Below you will find a set of lines. Repeat them all exactly.

------------------------------

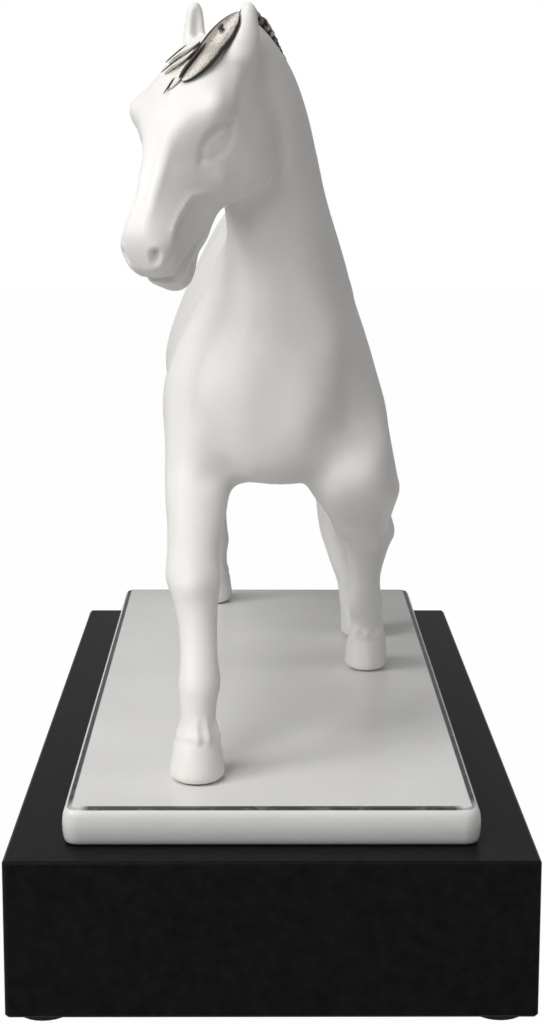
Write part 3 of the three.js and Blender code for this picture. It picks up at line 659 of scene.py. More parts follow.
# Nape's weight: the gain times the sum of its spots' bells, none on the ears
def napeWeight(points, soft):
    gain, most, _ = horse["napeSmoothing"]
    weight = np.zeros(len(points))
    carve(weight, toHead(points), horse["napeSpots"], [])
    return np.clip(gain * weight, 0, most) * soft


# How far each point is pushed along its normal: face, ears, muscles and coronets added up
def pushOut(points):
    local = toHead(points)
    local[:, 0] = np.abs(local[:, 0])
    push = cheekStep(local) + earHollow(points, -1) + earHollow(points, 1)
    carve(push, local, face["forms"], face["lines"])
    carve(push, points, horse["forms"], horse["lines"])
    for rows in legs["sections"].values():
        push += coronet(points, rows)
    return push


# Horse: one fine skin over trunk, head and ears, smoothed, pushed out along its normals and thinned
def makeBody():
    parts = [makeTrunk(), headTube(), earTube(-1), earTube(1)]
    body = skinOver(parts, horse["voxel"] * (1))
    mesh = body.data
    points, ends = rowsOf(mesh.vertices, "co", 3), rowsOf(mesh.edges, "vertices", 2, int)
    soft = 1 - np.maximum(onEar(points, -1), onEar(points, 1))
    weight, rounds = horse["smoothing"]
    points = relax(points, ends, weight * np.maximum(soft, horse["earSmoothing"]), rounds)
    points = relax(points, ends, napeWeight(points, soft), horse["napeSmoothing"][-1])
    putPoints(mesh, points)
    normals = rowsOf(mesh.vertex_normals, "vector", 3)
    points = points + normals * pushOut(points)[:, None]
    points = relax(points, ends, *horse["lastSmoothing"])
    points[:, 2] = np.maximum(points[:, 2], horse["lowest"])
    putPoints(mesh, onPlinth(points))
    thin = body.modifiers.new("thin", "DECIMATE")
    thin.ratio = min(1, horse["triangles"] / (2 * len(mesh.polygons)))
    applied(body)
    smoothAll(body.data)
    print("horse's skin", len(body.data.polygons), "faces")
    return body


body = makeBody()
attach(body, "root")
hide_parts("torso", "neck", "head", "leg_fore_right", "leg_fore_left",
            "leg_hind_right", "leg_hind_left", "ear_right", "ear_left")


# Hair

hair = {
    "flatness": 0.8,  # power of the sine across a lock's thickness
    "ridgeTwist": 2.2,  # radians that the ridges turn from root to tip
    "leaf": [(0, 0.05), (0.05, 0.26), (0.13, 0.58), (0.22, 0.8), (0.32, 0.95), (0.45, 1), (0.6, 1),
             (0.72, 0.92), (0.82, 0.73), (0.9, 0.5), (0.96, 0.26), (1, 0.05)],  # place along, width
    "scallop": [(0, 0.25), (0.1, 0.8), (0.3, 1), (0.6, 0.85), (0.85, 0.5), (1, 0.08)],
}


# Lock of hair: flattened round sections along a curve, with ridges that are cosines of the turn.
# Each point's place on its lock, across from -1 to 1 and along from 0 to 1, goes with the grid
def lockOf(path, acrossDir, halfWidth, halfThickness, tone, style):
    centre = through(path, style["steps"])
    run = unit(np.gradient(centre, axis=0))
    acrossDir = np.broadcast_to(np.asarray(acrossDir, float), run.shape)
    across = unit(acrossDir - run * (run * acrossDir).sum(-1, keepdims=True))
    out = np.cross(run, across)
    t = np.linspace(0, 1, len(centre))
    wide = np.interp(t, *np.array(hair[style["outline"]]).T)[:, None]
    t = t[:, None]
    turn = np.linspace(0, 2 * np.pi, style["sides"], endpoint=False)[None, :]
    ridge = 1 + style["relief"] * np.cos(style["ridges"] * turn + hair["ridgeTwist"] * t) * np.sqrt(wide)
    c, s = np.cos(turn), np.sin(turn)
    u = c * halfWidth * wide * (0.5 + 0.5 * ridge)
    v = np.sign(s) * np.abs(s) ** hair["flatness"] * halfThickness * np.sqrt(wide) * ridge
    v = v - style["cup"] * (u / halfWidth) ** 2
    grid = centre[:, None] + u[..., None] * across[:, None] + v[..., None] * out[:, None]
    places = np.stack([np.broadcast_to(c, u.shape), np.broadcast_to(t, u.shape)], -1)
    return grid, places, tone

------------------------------

Answer to the exercise:
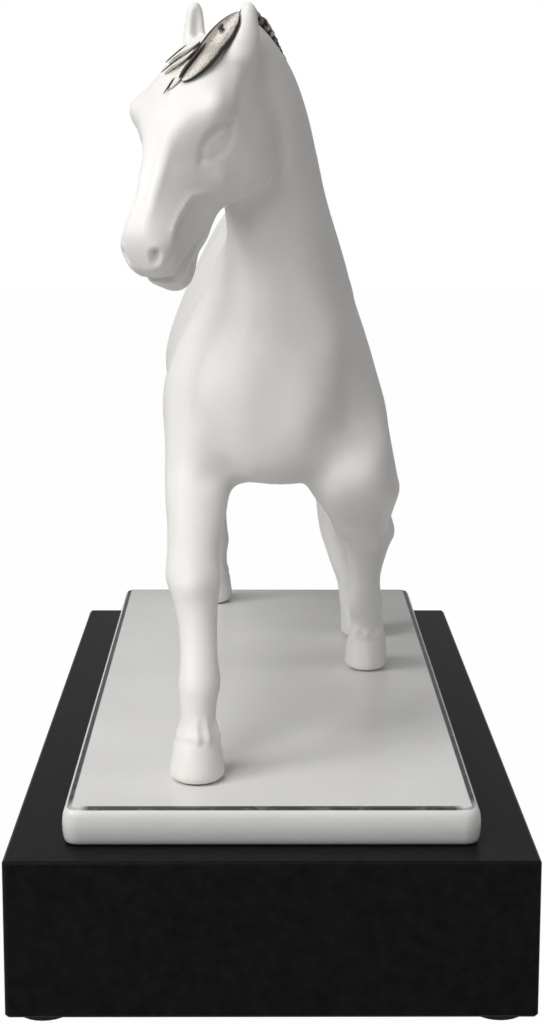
Write part 3 of the three.js and Blender code for this picture. It picks up at line 659 of scene.py. More parts follow.
# Nape's weight: the gain times the sum of its spots' bells, none on the ears
def napeWeight(points, soft):
    gain, most, _ = horse["napeSmoothing"]
    weight = np.zeros(len(points))
    carve(weight, toHead(points), horse["napeSpots"], [])
    return np.clip(gain * weight, 0, most) * soft


# How far each point is pushed along its normal: face, ears, muscles and coronets added up
def pushOut(points):
    local = toHead(points)
    local[:, 0] = np.abs(local[:, 0])
    push = cheekStep(local) + earHollow(points, -1) + earHollow(points, 1)
    carve(push, local, face["forms"], face["lines"])
    carve(push, points, horse["forms"], horse["lines"])
    for rows in legs["sections"].values():
        push += coronet(points, rows)
    return push


# Horse: one fine skin over trunk, head and ears, smoothed, pushed out along its normals and thinned
def makeBody():
    parts = [makeTrunk(), headTube(), earTube(-1), earTube(1)]
    body = skinOver(parts, horse["voxel"] * (1))
    mesh = body.data
    points, ends = rowsOf(mesh.vertices, "co", 3), rowsOf(mesh.edges, "vertices", 2, int)
    soft = 1 - np.maximum(onEar(points, -1), onEar(points, 1))
    weight, rounds = horse["smoothing"]
    points = relax(points, ends, weight * np.maximum(soft, horse["earSmoothing"]), rounds)
    points = relax(points, ends, napeWeight(points, soft), horse["napeSmoothing"][-1])
    putPoints(mesh, points)
    normals = rowsOf(mesh.vertex_normals, "vector", 3)
    points = points + normals * pushOut(points)[:, None]
    points = relax(points, ends, *horse["lastSmoothing"])
    points[:, 2] = np.maximum(points[:, 2], horse["lowest"])
    putPoints(mesh, onPlinth(points))
    thin = body.modifiers.new("thin", "DECIMATE")
    thin.ratio = min(1, horse["triangles"] / (2 * len(mesh.polygons)))
    applied(body)
    smoothAll(body.data)
    print("horse's skin", len(body.data.polygons), "faces")
    return body


body = makeBody()
attach(body, "root")
hide_parts("torso", "neck", "head", "leg_fore_right", "leg_fore_left",
            "leg_hind_right", "leg_hind_left", "ear_right", "ear_left")


# Hair

hair = {
    "flatness": 0.8,  # power of the sine across a lock's thickness
    "ridgeTwist": 2.2,  # radians that the ridges turn from root to tip
    "leaf": [(0, 0.05), (0.05, 0.26), (0.13, 0.58), (0.22, 0.8), (0.32, 0.95), (0.45, 1), (0.6, 1),
             (0.72, 0.92), (0.82, 0.73), (0.9, 0.5), (0.96, 0.26), (1, 0.05)],  # place along, width
    "scallop": [(0, 0.25), (0.1, 0.8), (0.3, 1), (0.6, 0.85), (0.85, 0.5), (1, 0.08)],
}


# Lock of hair: flattened round sections along a curve, with ridges that are cosines of the turn.
# Each point's place on its lock, across from -1 to 1 and along from 0 to 1, goes with the grid
def lockOf(path, acrossDir, halfWidth, halfThickness, tone, style):
    centre = through(path, style["steps"])
    run = unit(np.gradient(centre, axis=0))
    acrossDir = np.broadcast_to(np.asarray(acrossDir, float), run.shape)
    across = unit(acrossDir - run * (run * acrossDir).sum(-1, keepdims=True))
    out = np.cross(run, across)
    t = np.linspace(0, 1, len(centre))
    wide = np.interp(t, *np.array(hair[style["outline"]]).T)[:, None]
    t = t[:, None]
    turn = np.linspace(0, 2 * np.pi, style["sides"], endpoint=False)[None, :]
    ridge = 1 + style["relief"] * np.cos(style["ridges"] * turn + hair["ridgeTwist"] * t) * np.sqrt(wide)
    c, s = np.cos(turn), np.sin(turn)
    u = c * halfWidth * wide * (0.5 + 0.5 * ridge)
    v = np.sign(s) * np.abs(s) ** hair["flatness"] * halfThickness * np.sqrt(wide) * ridge
    v = v - style["cup"] * (u / halfWidth) ** 2
    grid = centre[:, None] + u[..., None] * across[:, None] + v[..., None] * out[:, None]
    places = np.stack([np.broadcast_to(c, u.shape), np.broadcast_to(t, u.shape)], -1)
    return grid, places, tone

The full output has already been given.